The majority states that the diamonds were mislaid, and that under New York law an owner parts with “custody” when property is mislaid. According to the majority, then, the moment Danilin mislaid the diamonds in the diner, they were no longer in his “close personal custody and control,” and thus there is no coverage under the policy. However, the majority does not take its argument to its logical conclusion. The majority notes that the custody of property also shifts when a chattel is “lost.” Therefore, under the majority’s interpretation, even if the diamonds were “lost” in the diner (e.g., if they fell through a hole in Danilin’s pocket while he sat at the table), Danilin would no longer have custody of the diamonds at the time of the loss (i.e. when he exited the diner), and the diamonds would be uninsured. Thus, the majority’s interpretation precludes coverage regardless of whether the diamonds are “lost” or “mislaid.” This is an overly restrictive reading of an admittedly ambiguous policy, and, I believe, contravenes the principle that ambiguities must be resolved against the Underwriters, who drafted the policy.

According to the Oxford English Dictionary, a “loss” is “the being deprived of, or the failure to keep [ ] a possession, appurtenance, right, quality, faculty, or the like [].” 9 The Oxford English Dictionary 37 (2d ed. 1989). Similarly, Black’s Law Dictionary defines a “loss” as “the act of losing,” and defines “lose” as “... to part with, especially in an accidental or unforeseen manner.” Black’s Law Dictionary 851 (5th ed. 1979). Thus, a “loss” occurred when Danilin inadvertently left the table without the diamonds, and at that point he was still in “close personal custody and control” of the diamonds. Accordingly, the diamonds should be covered under the policy.

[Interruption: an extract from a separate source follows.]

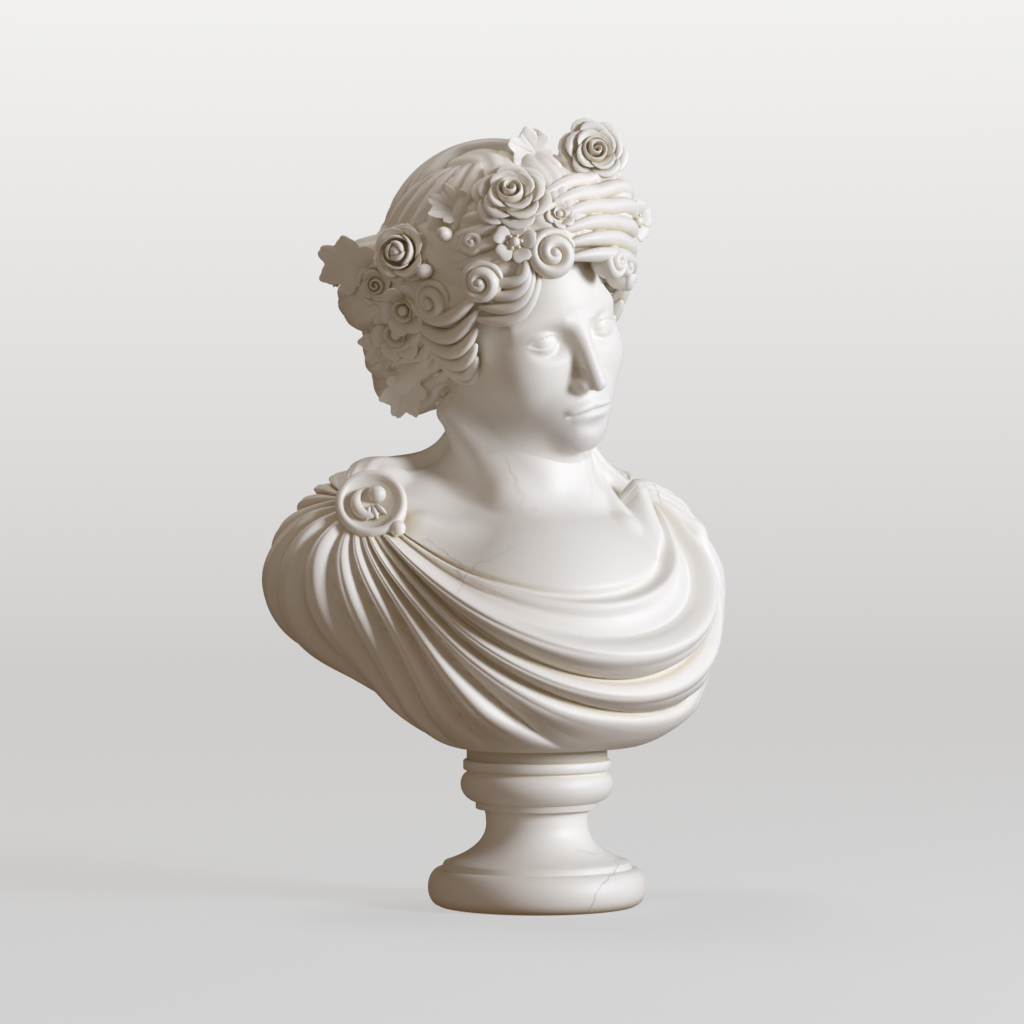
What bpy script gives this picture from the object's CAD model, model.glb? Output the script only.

In the final analysis, the gulf that divides us is, not the lost-mislaid distinction, nor even the close personal custody and control concept, but the question: when did the loss (for insurance purposes) occur? The majority appears to settle upon the moment Danilin left the diner. I believe there was a loss when Danilin left the diner table, regardless of when the subsequent theft occurred or, indeed, even if there was no theft. At the very least, the question is arguable and thus should be resolved in favor of the insured who had no hand in the drafting of the insurance policy.1

Lurking in the majority’s opinion seems to be the implication that the loss is not covered because Danilin casually left the diamonds on an adjoining chair while the family had dinner. The Underwriters may, indeed, have intended to deny coverage unless Danilin kept the diamonds on his person at all times'. Certainly, such an intention would not be unreasonable given the great value of the diamonds. However, the policy does not state this intention. Moreover, as the district court noted, other parts of the policy do list specific requirements for coverage. See Saritejdiam, Inc. v. Excess Insurance, 778 F.Supp. 148, 152 (S.D.N.Y.1991).

Because the policy must be construed against the Underwriters, and because I believe that a “loss” occurred when Danilin surrendered “close personal custody and control,” I would affirm the judgment of the district court, and hold the Underwriters liable on the policy.

I respectfully dissent.

, Curiously, the majority acknowledges that the closest New York case on point is contrary to the majority result. See Viviano v. Jewelers Mut. Ins. Co., 115 Misc.2d 518, 454 N.Y.S.2d 404 (Dist.Ct.Nassau County 1982). While citing the case, the majority makes no attempt to distinguish it.